Comme moi, il ne pleurait jamais, sauf, tenez vous bien, en regardant Caliméro. Ce poussin noir avec sa coquille brisée sur la tête, rejeté de ses frères et sœurs parce qu’il était différent, savait toucher le cœur de cet homme. Et quand le petit disait : « C’est vraiment trop inzuste » mon père ouvrait les fontaines, il tournait sa chaise vers la fenêtre pour ne pas qu’on le voit pleurer. Mon jeune frère dit souvent qu’on aurait pu se faire arracher un bras, il n’aurait pas bronché mais ce pauvre Caliméro…


Pour vous montrer que la pomme n’est pas tombée loin de l’arbre, je me souviens que lors d’un voyage en vélo, j’ai trouvé une copie de « Bouillons de poulet » dans les toilettes d’un B&B et que je me suis mis à lire cette histoire d’un type dont le père est mourant. Ça se termine avec le père qui danse soutenu par son fils et je me suis mis à pleurer, comme je pleure en l’écrivant en ce moment et je me demande pourquoi ces histoires factices me touchent ou nous touchent plus que la réalité. Quand j’écris sur mon père, rien, de glace, mon cœur.
 
Jean-Pierre, c’est son nom, était un grand patineur, moi qui patinais sur la bottine avec mes guibolles molles, j’étais vraiment impressionné. Il allait, à mes yeux d’enfants, à une vitesse folle, par devant, par derrière et je le vois avec seulement un petit coupe vent rouge filant comme une comète.

Moi, je n’ai été dans une équipe que pour une seule partie sur une patinoire extérieure et étant poche, le coach m’a laissé gelé sur le banc les pieds dans la neige et j’ai compris ce jour là que je ne serais pas le prochain Maurice Richard, ni même son frère Henri. Par contre, j’ai appris que la meilleure façon de se dégeler les pieds, c’est de courir sur ses bas dans la neige. Mais, personnellement j’aurais préféré jouer et ne pas me les geler… les pieds.


Il nous a fait des patinoires dans la cours arrière pendant des années. On en a même eu une qui faisait aussi la cour du voisin monsieur Lanctôt et avec une bande en plus. Elle était à peine plus petite que celle au parc.

Mais on payait pour quand même, il fallait bien la déneiger cette patinoire et si vous vous souvenez des tempêtes de l’époque, c’était beaucoup de travail pour nos petits bras maigrelets.

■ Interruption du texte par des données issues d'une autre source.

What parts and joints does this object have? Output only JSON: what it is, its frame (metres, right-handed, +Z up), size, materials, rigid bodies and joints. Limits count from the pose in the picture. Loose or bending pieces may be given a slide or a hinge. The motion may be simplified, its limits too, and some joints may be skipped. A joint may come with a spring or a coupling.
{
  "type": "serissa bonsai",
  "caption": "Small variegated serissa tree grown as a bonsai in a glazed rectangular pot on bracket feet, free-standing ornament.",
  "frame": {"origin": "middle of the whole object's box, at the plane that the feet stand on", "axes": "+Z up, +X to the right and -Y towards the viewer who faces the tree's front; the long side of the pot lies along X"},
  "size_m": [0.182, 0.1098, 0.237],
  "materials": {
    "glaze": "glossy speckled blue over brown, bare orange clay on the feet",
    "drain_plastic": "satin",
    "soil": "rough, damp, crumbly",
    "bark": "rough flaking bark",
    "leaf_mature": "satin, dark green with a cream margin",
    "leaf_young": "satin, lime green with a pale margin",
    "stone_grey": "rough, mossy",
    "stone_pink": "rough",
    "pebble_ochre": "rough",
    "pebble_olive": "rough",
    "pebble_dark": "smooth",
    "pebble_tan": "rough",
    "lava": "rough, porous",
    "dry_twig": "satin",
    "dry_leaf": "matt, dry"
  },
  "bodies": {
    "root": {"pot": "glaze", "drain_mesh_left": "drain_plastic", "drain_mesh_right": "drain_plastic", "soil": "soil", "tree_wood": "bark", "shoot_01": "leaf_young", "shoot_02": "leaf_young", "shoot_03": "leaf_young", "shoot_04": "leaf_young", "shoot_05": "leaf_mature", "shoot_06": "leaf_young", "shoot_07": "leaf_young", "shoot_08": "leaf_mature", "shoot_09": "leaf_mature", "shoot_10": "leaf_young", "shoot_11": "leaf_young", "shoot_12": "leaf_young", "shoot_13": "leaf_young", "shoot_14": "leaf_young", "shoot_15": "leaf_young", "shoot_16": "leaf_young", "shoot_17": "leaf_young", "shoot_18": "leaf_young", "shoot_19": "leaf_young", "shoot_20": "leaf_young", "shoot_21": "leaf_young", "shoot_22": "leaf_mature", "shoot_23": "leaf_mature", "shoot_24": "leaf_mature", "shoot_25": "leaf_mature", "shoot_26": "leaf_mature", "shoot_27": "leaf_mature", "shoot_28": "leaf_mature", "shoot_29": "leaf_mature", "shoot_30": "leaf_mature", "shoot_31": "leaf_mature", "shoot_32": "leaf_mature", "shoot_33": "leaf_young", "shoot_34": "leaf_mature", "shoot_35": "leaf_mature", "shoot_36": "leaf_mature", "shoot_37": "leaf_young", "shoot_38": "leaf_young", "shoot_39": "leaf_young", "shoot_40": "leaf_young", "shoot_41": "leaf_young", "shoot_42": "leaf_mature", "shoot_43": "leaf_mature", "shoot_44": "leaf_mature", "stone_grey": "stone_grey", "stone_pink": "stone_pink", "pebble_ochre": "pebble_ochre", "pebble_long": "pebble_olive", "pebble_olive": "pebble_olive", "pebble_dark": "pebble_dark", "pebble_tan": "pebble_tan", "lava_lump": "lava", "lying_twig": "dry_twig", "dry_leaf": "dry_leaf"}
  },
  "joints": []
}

En plus il fallait aller patiner, sinon mon père se sentait lésé et pensait qu’il faisait tout ça pour rien et on ne voulait surtout pas qu’il soit malheureux, notre bien-être en dépendait. Comme je patinais très mal, au bout de 15 minutes, j’avais mal aux chevilles. Les patins n’offraient pas de soutien à cette époque et comme ils étaient presque toujours usagés, le cuir était mou comme de la guenille. J’ai toujours préféré le hockey dans la rue, j’étais définitivement meilleur sur mes deux pieds, mais aujourd’hui j’adore patiner, merci Pop!

P.S. Un jour que je n'avais pas de papier sur lequel dessiner, ma soeur Élaine m'a gentiment prêté les pages vierges du roman genre Harlequin qu'elle avait avec elle (la 3e image) et qui s'intitulait "Un instant d'infini". Assez approprié comme titre, sauf que dans le roman ça devait finir mieux que pour mon père, quoique une fois qu'on a passé de l'autre côté, on doit tu être bien!